Вначале, первое время, надежда теплилась: может, изменится что? Завод, потом остатки его продавали да перепродавали. Всякий раз при такой вести разговоры шли: пришел нормальный хозяин, он все восстановит. Заказы есть, начнется работа.
Но раз от разу надежда все более гасла. Накапливалась горечь. Порою вспыхивала молодая отчаянная злость, которая в конце концов и привела Ивана к часу нынешнему: далекое Задонье, глухая ночь, одиночество, тьма, безлюдье, протяжный клич одинокого лося, похожий на стон. А может, это вовсе не лось, а что-то иное стонет и плачет в полуночной тьме.
Еще вчера рядом были дорогие люди: жена, отец, сыновья. Погожие день и вечер, потом лунная ночь.
Прощаясь с летом, устроили праздник. Раков ловили на отмели, с фонарем, с лодки. Потом их варили на берегу, на костре. Светлая была ночь, лунная. Пресное дыхание воды. Старые могучие тополя, развесистые ивы; горечь осенней листвы и коры, пряная сладость пахучего иссопа — донского ладана, что растет и цветет на кручах до самых морозов. Младший сынишка Тимоша просил и просил: «Мама, папа. Не надо к врачу ехать. Уже не болит ушко».
Прежде они были вместе: Иван, Ольга, младший сын Тимоша, а летней порой и старший — Василий. Особенно Тимоша прижился здесь: степной простор, речка, всякое зверье и птицы, домашняя животина, большая и малая, пастьба, огород, в котором «много всего»: «малиновый рай» да «клубничный рай».
Теперь лето кончилось, все самое трудное позади.
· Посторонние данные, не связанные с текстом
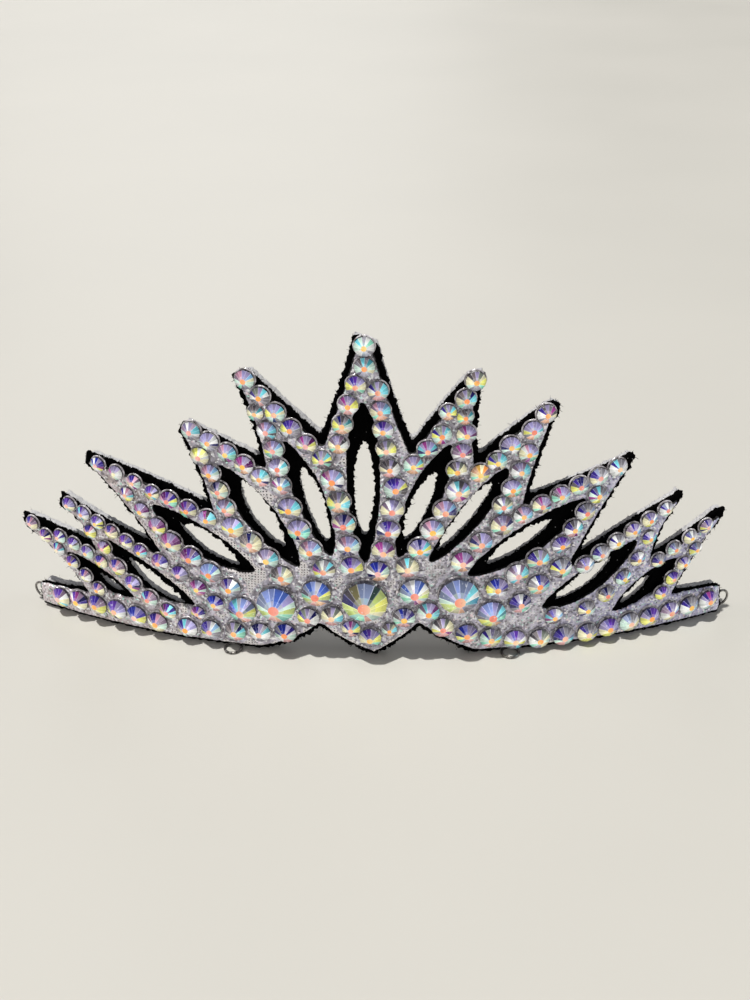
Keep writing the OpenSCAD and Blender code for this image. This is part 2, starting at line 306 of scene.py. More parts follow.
def modify(piece: Piece, kind: str, **settings: object) -> None:
    """Adds a modifier to a piece and applies it.

    Args:
        piece: The piece.
        kind: Blender's type of modifier.
        **settings: The modifier's settings.
    """
    select(piece)
    modifier = piece.modifiers.new(kind.title(), kind)
    for key, value in settings.items():
        setattr(modifier, key, value)
    bpy.ops.object.modifier_apply(modifier=modifier.name)


def copy_of(master: Piece, matrix: Matrix) -> Piece:
    """Copies a modelled piece.

    Args:
        master: The piece.
        matrix: What moves the copy's mesh.

    Returns:
        The copy, with its own mesh.
    """
    copy = put(master.name, master.data.copy())
    copy.data.transform(matrix)
    return copy


def join(pieces: Sequence[Piece], name: str) -> Piece:
    """Joins pieces into one.

    Args:
        pieces: The pieces, one or more.
        name: The joined piece's name.

    Returns:
        The joined piece.
    """
    select(pieces[0])
    for piece in pieces:
        piece.select_set(True)
    if len(pieces) > 1:
        bpy.ops.object.join()
    pieces[0].name = name
    return pieces[0]


def smooth(piece: Piece, degrees: float = 180) -> None:
    """Shades a piece smooth except at edges sharper than an angle."""
    select(piece)
    bpy.ops.object.shade_smooth_by_angle(angle=math.radians(degrees))


def rows(piece: Piece, row: Row) -> np.ndarray:
    """Reads all vertices of a piece.

    Args:
        piece: The piece.
        row: What is read of each.

    Returns:
        A row of three numbers for each vertex.
    """
    flat = np.empty(len(piece.data.vertices) * 3, np.float32)
    piece.data.vertices.foreach_get(row.value, flat)
    return flat.reshape(-1, 3).astype(float)


def keep(piece: Piece, name: str, values: np.ndarray) -> None:
    """Stores a value for each vertex of a piece as an attribute."""
    attribute = piece.data.attributes.new(name, "FLOAT", "POINT")
    attribute.data.foreach_set("value", values.astype(np.float32))


def dress(piece: Piece, finish: Finish, nodes: Sequence[str] = ()) -> None:
    """Dresses a finished piece and makes it ride with the crown.

    Args:
        piece: The finished piece, with its place in its mesh.
        finish: The finish that it gets.
        nodes: CAD nodes that the piece stands for.
    """
    piece.data.materials.clear()
    piece.data.materials.append(finish.material())
    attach(piece, "root")
    if nodes:
        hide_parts(*nodes)
    LOG.info("%s has %d faces", piece.name, len(piece.data.polygons))


Number = Union[float, "Signal"]


class Signal:
    """A socket of a shader that works in Python expressions, which add its Math nodes."""

    def __init__(self, graph: Graph, socket: Optional[bpy.types.NodeSocket]) -> None:
        """Wraps an output socket of a graph."""
        self.graph = graph
        self.socket = socket

    def math(self, operation: str, first: Number, second: Number = 0.0) -> Signal:
        """One Math node over two values."""
        return self.graph.add("ShaderNodeMath", {"operation": operation}, {0: first, 1: second})

    def __add__(self, other: Number) -> Signal:
        """Sum of the value and another."""
        return self.math("ADD", self, other)

    def __sub__(self, other: Number) -> Signal:
        """The value less another."""
        return self.math("SUBTRACT", self, other)

    def __rsub__(self, other: Number) -> Signal:
        """Another less the value."""
        return self.math("SUBTRACT", other, self)

    def __mul__(self, other: Number) -> Signal:
        """Product of the value and another."""
        return self.math("MULTIPLY", self, other)

    __radd__ = __add__
    __rmul__ = __mul__

    def cosine(self) -> Signal:
        """Cosine of the value."""
        return self.math("COSINE", self)

    def angle_over(self, other: Number) -> Signal:
        """Angle whose tangent is the value over another."""
        return self.math("ARCTAN2", self, other)

    def step(self, low: float, high: float) -> Signal:
        """A smooth step from 0 at the low value to 1 at the high one."""
        return self.graph.add("ShaderNodeMapRange", {"interpolation_type": "SMOOTHSTEP"},
                              {"Value": self, "From Min": low, "From Max": high})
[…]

Надо было Тимошино ушко врачу показать. Потому и уезжали все разом, оставляя на поместье хозяина и работника Мышкина. Тимоша уезжать не хотел: «Папа, мама… Не болит у меня…»
Словно помогая взрослым, погожая лунная ночь сменилась хмаристым утром. Родные заторопились, чтобы не попасть в дождь и не застрять где-нибудь. Случалось такое. Не дай бог.
Они уехали. Дождь так и не пришел. Тянулся день тусклый, но теплый. Лишь к вечеру проглянуло солнце, но село в тучу. По-осеннему быстро завечерело. Настала ночь. А потом — внезапное пробужденье и непонятный страх. Даже к ружью рука потянулась. Раньше такого не случалось. Слава богу, быстро прошло. Ружье — ни к чему. Оно годилось в жизни прежней, когда Иван занимался извозом. Московская трасса, а хуже ее — ростовская трасса да калмыцкая степь. Порою не ружье, но автомат, гранатомет пригодились бы. Едешь, не знаешь, где тебя остановят и что потребуют. Настоящие бандюки, местная шпана, которая у дорог пасется. А еще — менты, они порою страшней бандюков и шпаны. Что днем, что ночью.